Relief may be on the way for Gainesville State College's bustling Watkinsville campus.

Work could begin in May for a 10,000-square-foot, $1.5 million multipurpose building that will house physical education classes, a bookstore and 18 faculty offices, said Penny Mills, executive dean of the Oconee campus.

Students now are taking P.E. classes off campus.
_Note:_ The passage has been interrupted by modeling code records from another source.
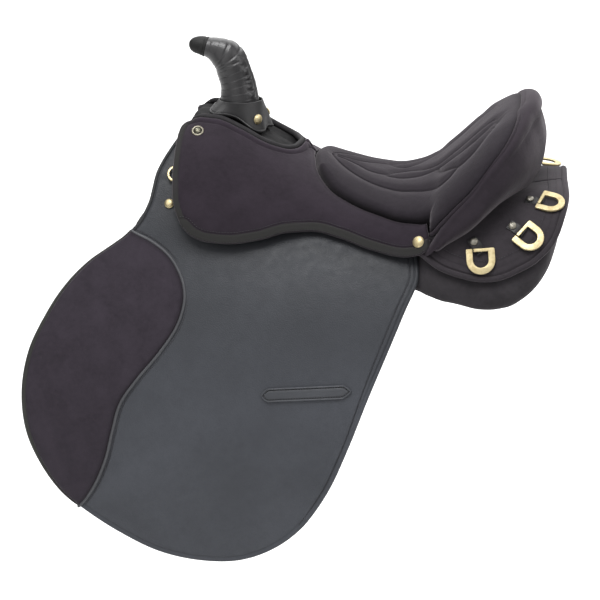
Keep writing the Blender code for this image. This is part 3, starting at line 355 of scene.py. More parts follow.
def tube(name, pts, radius, mats, sides=14, flat=1.0, normals=None, caps=True, bump=None, attrs=None):
    """Round or oval cord along pts; radius may be one number a point; closed with domed ends."""
    p = np.asarray(pts, float)
    n = len(p)
    r = np.broadcast_to(np.asarray(radius, float), (n,)).copy()
    t = np.gradient(p, axis=0)
    t /= np.linalg.norm(t, axis=1, keepdims=True)
    if normals is None:
        ref = np.array([0, 0, 1.]) if abs(t[0][2]) < .9 else np.array([1., 0, 0])
        b = ref - t[0] * (ref @ t[0])
        ns = [b / np.linalg.norm(b)]
        for i in range(1, n):
            b = ns[-1] - t[i] * (ns[-1] @ t[i])
            ns.append(b / np.linalg.norm(b))
        normals = np.array(ns)
    else:
        normals = np.asarray(normals, float)
        normals = normals - t * np.sum(normals * t, 1, keepdims=True)
        normals /= np.linalg.norm(normals, axis=1, keepdims=True)
    side = np.cross(t, normals)
    if caps:
        add = 4
        q0 = [p[0] - t[0] * r[0] * flat * sin(a) for a in np.linspace(pi / 2, 0, add, endpoint=False)]
        q1 = [p[-1] + t[-1] * r[-1] * flat * sin(a) for a in np.linspace(0, pi / 2, add + 1)[1:]]
        s0 = [max(cos(a), .02) for a in np.linspace(pi / 2, 0, add, endpoint=False)]
        s1 = [max(cos(a), .02) for a in np.linspace(0, pi / 2, add + 1)[1:]]
        p = np.concatenate([q0, p, q1])
        r = np.concatenate([np.array(s0) * r[0], r, np.array(s1) * r[-1]])
        normals = np.concatenate([np.repeat(normals[:1], add, 0), normals, np.repeat(normals[-1:], add, 0)])
        side = np.concatenate([np.repeat(side[:1], add, 0), side, np.repeat(side[-1:], add, 0)])
        n = len(p)
    a = np.linspace(0, 2 * pi, sides, endpoint=False)
    ring = (p[:, None] + side[:, None] * (r[:, None] * np.cos(a))[..., None]
            + normals[:, None] * (r[:, None] * flat * np.sin(a))[..., None])
    verts = ring.reshape(-1, 3)
    idx = np.arange(n * sides).reshape(n, sides)
    idx = np.concatenate([idx, idx[:, :1]], 1)
    f = quads(idx)
    m0, m1 = len(verts), len(verts) + 1
    verts = np.concatenate([verts, [ring[0].mean(0)], [ring[-1].mean(0)]])
    ends = [[m0, idx[0, k + 1], idx[0, k], idx[0, k]] for k in range(sides)]
    ends += [[m1, idx[-1, k], idx[-1, k + 1], idx[-1, k + 1]] for k in range(sides)]
    f4 = f
    if volume(verts, f4) < 0:
        f4 = f4[:, ::-1]
        ends = [e[::-1] for e in ends]
    me_faces = f4.tolist() + [list(dict.fromkeys(e)) for e in ends]
    me = bpy.data.meshes.new(name)
    me.from_pydata(verts.tolist(), [], me_faces)
    for m in mats if isinstance(mats, (list, tuple)) else [mats]:
        me.materials.append(m)
    me.shade_smooth()
    ob = bpy.data.objects.new(name, me)
    SCENE.collection.objects.link(ob)
    return ob


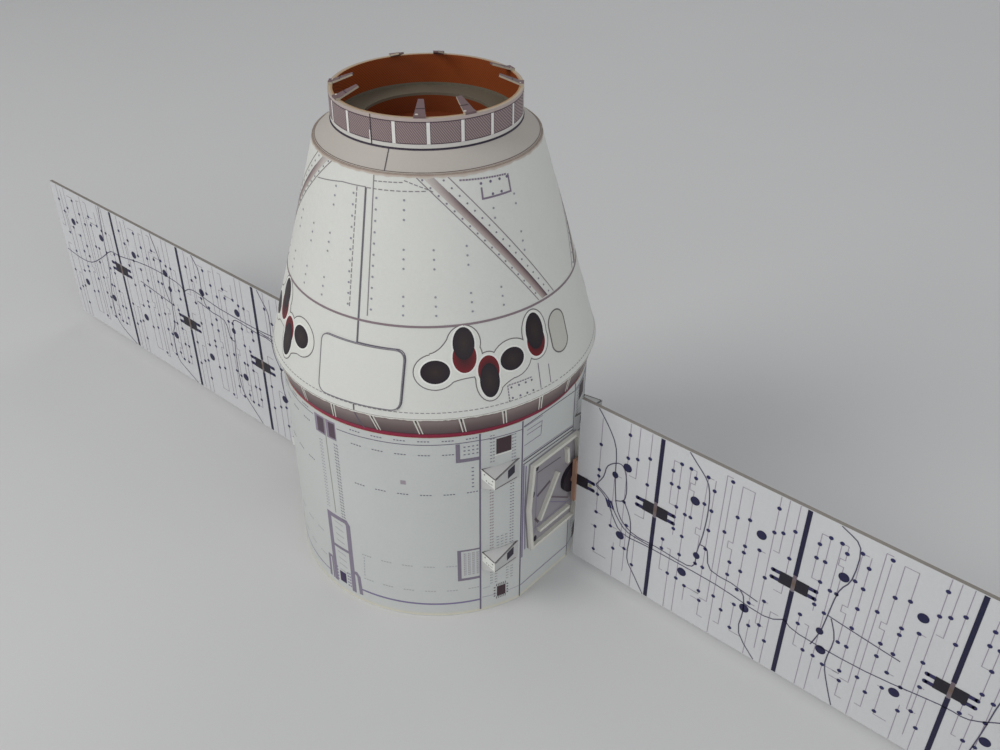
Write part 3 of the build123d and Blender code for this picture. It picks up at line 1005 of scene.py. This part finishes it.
# columns of dashes in the lower box, each of two kinds side by side: shift, width, tone and gap
trunk["stripColumns"] = {
    "first": -37.6, "pitch": 1.6, "count": 4, "heights": (21.4, 13.5), "dash": 0.35,
    "kinds": ((0, 0.34, "block", 0.3), (0.55, 0.16, "pale", 0.2)),
}
# left, right, low, high, tone and lift
trunk["stripBoxes"] = (
    (-25.4, -19.6, 50.9, 55.3, "dark", "mark"),
    (-25, -21.4, 3.8, 7.3, "dark", "mark"),
    (-39.8, -38.3, 50.4, 55.8, "frame", "line"),
    (-38.3, -31.4, 50.4, 51.4, "frame", "line"),
    (-40.2, -38.8, 12.1, 22.6, "frame", "line"),
    (-38.8, -31.5, 12.1, 12.9, "frame", "line"),
    (-38.8, -31.5, 22.1, 22.6, "frame", "line"),
)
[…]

The school has rented space at a fitness center, karate center and a dance studio.

"When the architect started working on the building, he said ‘I think I can get some office space for you, maybe even a larger bookstore in the same building,'" Mills said. "So that's what we will have."

The old bookstore will be turned into the campus' second computer lab, she said.

"The benefit of the building is that we're getting a lot of the things we need," Mills said. "Our faculty are doubled and tripled up in offices right now, and so we're going to get some relief from that, as well."

She hopes the building will be ready for the spring semester of the 2008-09 academic year.

"Faculty already have been putting in bids for office space," Mills said, with a laugh. "All the offices will have a window, and that's sort of prime real estate around here."

More seriously, "my concern has been that we've got students who have to drive off campus to get to a P.E. class and then they have to drive back here," she said.

"And if you've ever been through this area, on (Ga.) 53 headed to (U.S.) 441 when there's a class change here on this campus, it's a (traffic) nightmare."

Gainesville State, which is based in Oakwood, opened the campus several years ago, with enrollment quickly reaching a capacity of 2,300 students. The school is the former home of a satellite campus operated by Cleveland-based Truett-McConnell College.

"The money was borrowed from the (University of Georgia) Real Estate Foundation and we had been paying them rent every month since then," Mills said.